Abstract

ABSTRACTThis paper explores ways pro-poor political messages in cultural-heritage tourism are expressed by tour operators and differentially received and re-communicated by tourists dependent upon whether the experience is located at the center or periphery of national cultural-heritage brands. Two types of cultural-heritage tourism are compared, urban slum tours and rural performances of tradition. Within these types four examples are reviewed, township tours in South Africa and slum tours in Kenya, Tanzania and Uganda, and Maasai tours in Tanzania and Kenya, and Batwa tours in Uganda. Township tours in South Africa and Maasai tours in Kenya and Tanzania are located at the center of authorized forms of national cultural-heritage brands, whereas slum tours in Kenya, Tanzania and Uganda, and Batwa tours in Uganda operate at the periphery as alternative, less-authorized, forms of cultural heritage. Through a survey of online advertisements, media reports, and reviews, the paper finds that despite all four examples being framed as pro-poor cultural-heritage tourism by tourism providers, typically only tourists that visited the peripheral examples consumed and re-communicated messages of poverty and political marginalization, whereas visitors to central cultural-heritage products typically framed their reviews in terms of historical and cultural authenticity.

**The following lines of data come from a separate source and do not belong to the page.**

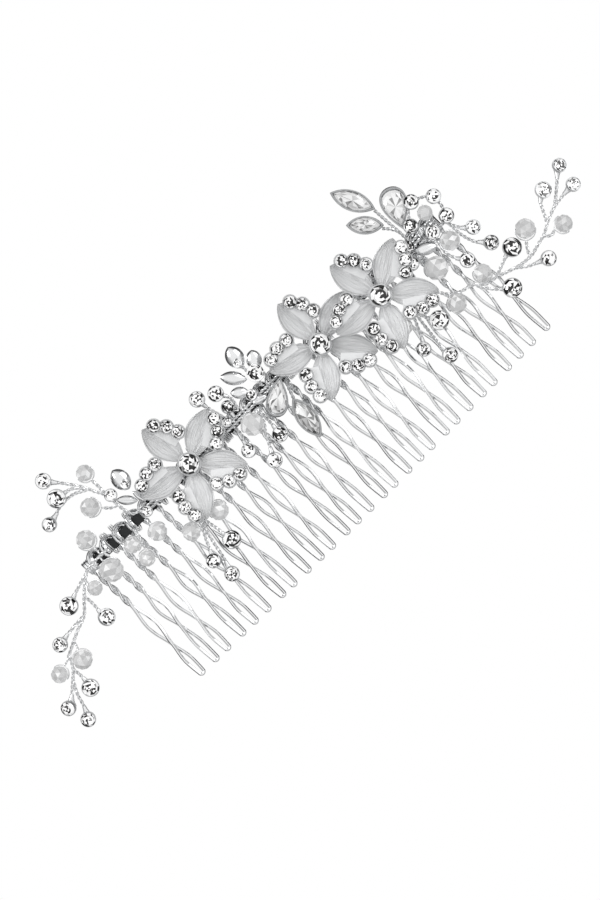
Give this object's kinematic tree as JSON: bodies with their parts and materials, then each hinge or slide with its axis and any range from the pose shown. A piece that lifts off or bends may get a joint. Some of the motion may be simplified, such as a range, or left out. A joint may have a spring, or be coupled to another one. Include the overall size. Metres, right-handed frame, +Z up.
{
  "type": "decorative hair comb",
  "caption": "Wire hair comb whose spine carries pave metal flowers, sprigs of set stones, polished leaves and faceted crystals that turn on wire loops.",
  "frame": {"origin": "middle of the spine, at the seat that the hair reaches when the comb is worn", "axes": "+X along the spine towards the long sprig on the wearer's view right, +Z up away from the tine tips, -Y towards the decorated front"},
  "size_m": [0.1691, 0.0136, 0.0596],
  "materials": {
    "spine_metal": "polished",
    "comb_wire": "polished wire",
    "stem_wire": "twisted polished wire",
    "binding_wire": "fine polished wire",
    "petal_metal": "satin, with fine lengthwise lines",
    "cup_metal": "polished",
    "leaf_metal": "mirror polished",
    "clear_stone": "foil-backed cut stone",
    "crystal": "milky faceted glass"
  },
  "bodies": {
    "root": {"spine_bar": "spine_metal", "spine_loops": "comb_wire", "tines_far_left": "comb_wire", "tines_mid_left": "comb_wire", "tines_mid_right": "comb_wire", "tines_far_right": "comb_wire", "garland_wires": "comb_wire", "binding_wire": "binding_wire", "flower_left_petals": "petal_metal", "flower_left_centre_cup": "cup_metal", "flower_left_stones": "clear_stone", "flower_middle_petals": "petal_metal", "flower_middle_centre_cup": "cup_metal", "flower_middle_stones": "clear_stone", "flower_right_petals": "petal_metal", "flower_right_centre_cup": "cup_metal", "flower_right_stones": "clear_stone", "sprig_left_wires": "stem_wire", "sprig_left_cups": "cup_metal", "sprig_left_stones": "clear_stone", "sprig_upper_wires": "stem_wire", "sprig_upper_cups": "cup_metal", "sprig_upper_stones": "clear_stone", "sprig_right_wires": "stem_wire", "sprig_right_cups": "cup_metal", "sprig_right_stones": "clear_stone", "drop_wires": "stem_wire", "drop_cups": "cup_metal", "drop_stones": "clear_stone", "spray_wires": "stem_wire", "rosette_cups": "cup_metal", "rosette_stones": "clear_stone", "accent_cups": "cup_metal", "accent_stones": "clear_stone", "marquise_settings": "cup_metal", "marquise_stones": "clear_stone", "teardrop_settings": "cup_metal", "teardrop_stones": "clear_stone", "leaves_upper": "leaf_metal", "leaves_middle": "leaf_metal", "leaves_right": "leaf_metal", "leaf_stones": "clear_stone", "bound_crystals": "crystal"},
    "crystal_left_sprig_body": {"crystal_left_sprig": "crystal"},
    "crystal_left_tip_body": {"crystal_left_tip": "crystal"},
    "crystal_spine_end_body": {"crystal_spine_end": "crystal"},
    "crystal_upper_top_body": {"crystal_upper_top": "crystal"},
    "crystal_upper_side_body": {"crystal_upper_side": "crystal"},
    "crystal_spine_left_body": {"crystal_spine_left": "crystal"},
    "crystal_spine_inner_body": {"crystal_spine_inner": "crystal"},
    "crystal_drop_left_body": {"crystal_drop_left": "crystal"},
    "crystal_middle_body": {"crystal_middle": "crystal"},
    "crystal_right_sprig_body": {"crystal_right_sprig": "crystal"},
    "crystal_right_tip_body": {"crystal_right_tip": "crystal"},
    "crystal_right_low_body": {"crystal_right_low": "crystal"},
    "crystal_right_corner_body": {"crystal_right_corner": "crystal"},
    "crystal_rosette_body": {"crystal_rosette": "crystal"},
    "crystal_rosette_low_body": {"crystal_rosette_low": "crystal"},
    "crystal_right_large_body": {"crystal_right_large": "crystal"}
  },
  "joints": [
    {"name": "left_sprig_spin", "type": "hinge", "parent": "root", "child": "crystal_left_sprig_body", "pos_m": [-0.0712, -0.0043, -0.0139], "axis": [-0.9397, 0, 0.342], "continuous": true},
    {"name": "left_tip_spin", "type": "hinge", "parent": "root", "child": "crystal_left_tip_body", "pos_m": [-0.0774, -0.0032, -0.0126], "axis": [-0.2756, 0, 0.9613], "continuous": true},
    {"name": "spine_end_spin", "type": "hinge", "parent": "root", "child": "crystal_spine_end_body", "pos_m": [-0.0516, -0.0022, 0.0049], "axis": [1, 0, 0], "continuous": true},
    {"name": "upper_top_spin", "type": "hinge", "parent": "root", "child": "crystal_upper_top_body", "pos_m": [-0.0411, -0.0029, 0.0158], "axis": [1, 0, 0], "continuous": true},
    {"name": "upper_side_spin", "type": "hinge", "parent": "root", "child": "crystal_upper_side_body", "pos_m": [-0.0457, -0.003, 0.0094], "axis": [0.7373, 0, 0.6756], "continuous": true},
    {"name": "spine_left_spin", "type": "hinge", "parent": "root", "child": "crystal_spine_left_body", "pos_m": [-0.0447, -0.0032, -0.008], "axis": [-0.866, 0, 0.5], "continuous": true},
    {"name": "spine_inner_spin", "type": "hinge", "parent": "root", "child": "crystal_spine_inner_body", "pos_m": [-0.0387, -0.0036, -0.0054], "axis": [-1, 0, 0], "continuous": true},
    {"name": "drop_left_spin", "type": "hinge", "parent": "root", "child": "crystal_drop_left_body", "pos_m": [-0.0333, -0.0046, -0.0109], "axis": [-0.7771, 0, 0.6293], "continuous": true},
    {"name": "middle_spin", "type": "hinge", "parent": "root", "child": "crystal_middle_body", "pos_m": [-0.0063, -0.0049, -0.0033], "axis": [-1, 0, 0], "continuous": true},
    {"name": "right_sprig_spin", "type": "hinge", "parent": "root", "child": "crystal_right_sprig_body", "pos_m": [0.0688, -0.0033, -0.0157], "axis": [0.766, 0, -0.6428], "continuous": true},
    {"name": "right_tip_spin", "type": "hinge", "parent": "root", "child": "crystal_right_tip_body", "pos_m": [0.0758, -0.0034, -0.0211], "axis": [-0.1564, 0, -0.9877], "continuous": true},
    {"name": "right_low_spin", "type": "hinge", "parent": "root", "child": "crystal_right_low_body", "pos_m": [0.0458, -0.0043, -0.0168], "axis": [-0.9962, 0, -0.0872], "continuous": true},
    {"name": "right_corner_spin", "type": "hinge", "parent": "root", "child": "crystal_right_corner_body", "pos_m": [0.0548, -0.0043, -0.016], "axis": [0.6018, 0, -0.7986], "continuous": true},
    {"name": "rosette_spin", "type": "hinge", "parent": "root", "child": "crystal_rosette_body", "pos_m": [0.0552, -0.004, 0.0029], "axis": [0.4695, 0, 0.8829], "continuous": true},
    {"name": "rosette_low_spin", "type": "hinge", "parent": "root", "child": "crystal_rosette_low_body", "pos_m": [0.0548, -0.0039, -0.0056], "axis": [-0.8192, 0, -0.5736], "continuous": true},
    {"name": "right_large_spin", "type": "hinge", "parent": "root", "child": "crystal_right_large_body", "pos_m": [0.0482, -0.0041, -0.0078], "axis": [-1, 0, 0], "continuous": true}
  ]
}
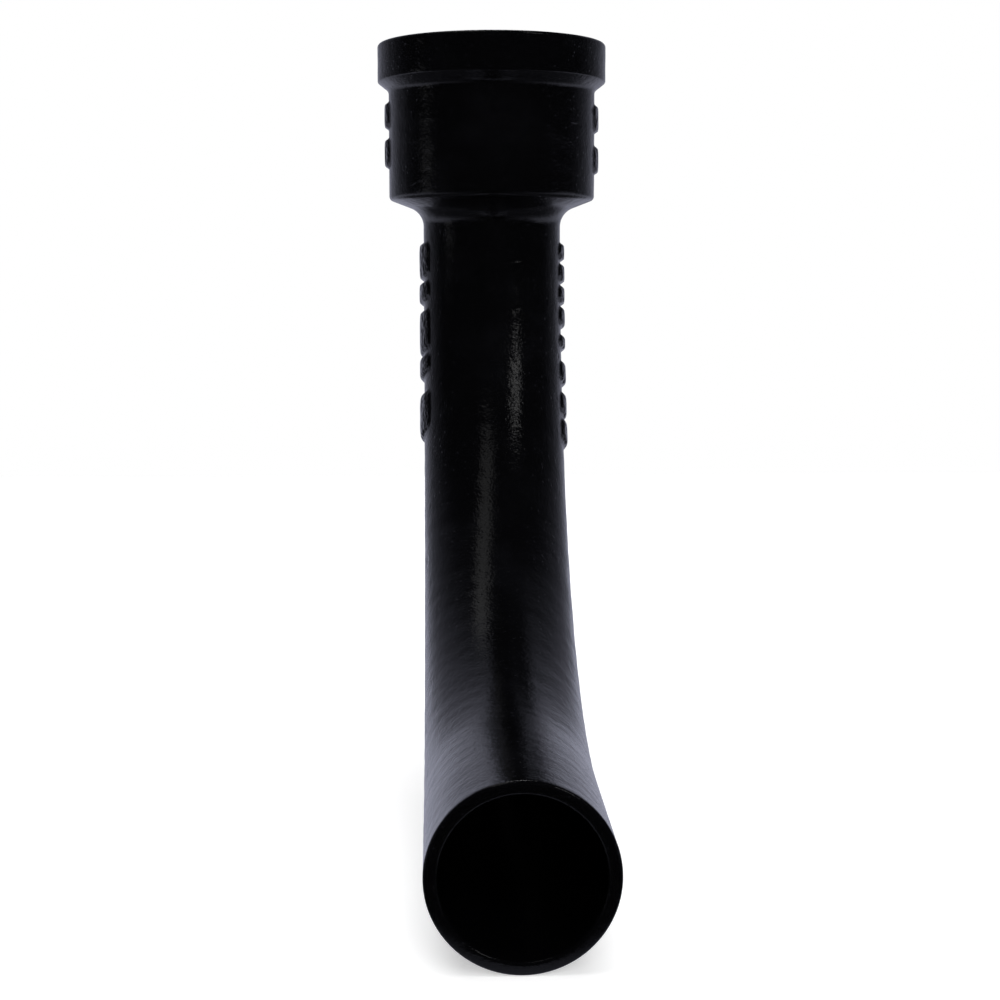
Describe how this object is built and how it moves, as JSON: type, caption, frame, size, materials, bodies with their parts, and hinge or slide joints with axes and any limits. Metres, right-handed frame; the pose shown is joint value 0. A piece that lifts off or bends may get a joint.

By comparing cultural-heritage products central to national cultural-heritage brands with peripheral ones, which are conceptually similar (e.g. pro-poor cultural-heritage tourism) despite other outward differences (e.g. urban versus rural), this paper contributes toward the illumination of an aspect of the cultural work of heritage tourism regarding the creation and maintenance, and ability to contest cultural identities.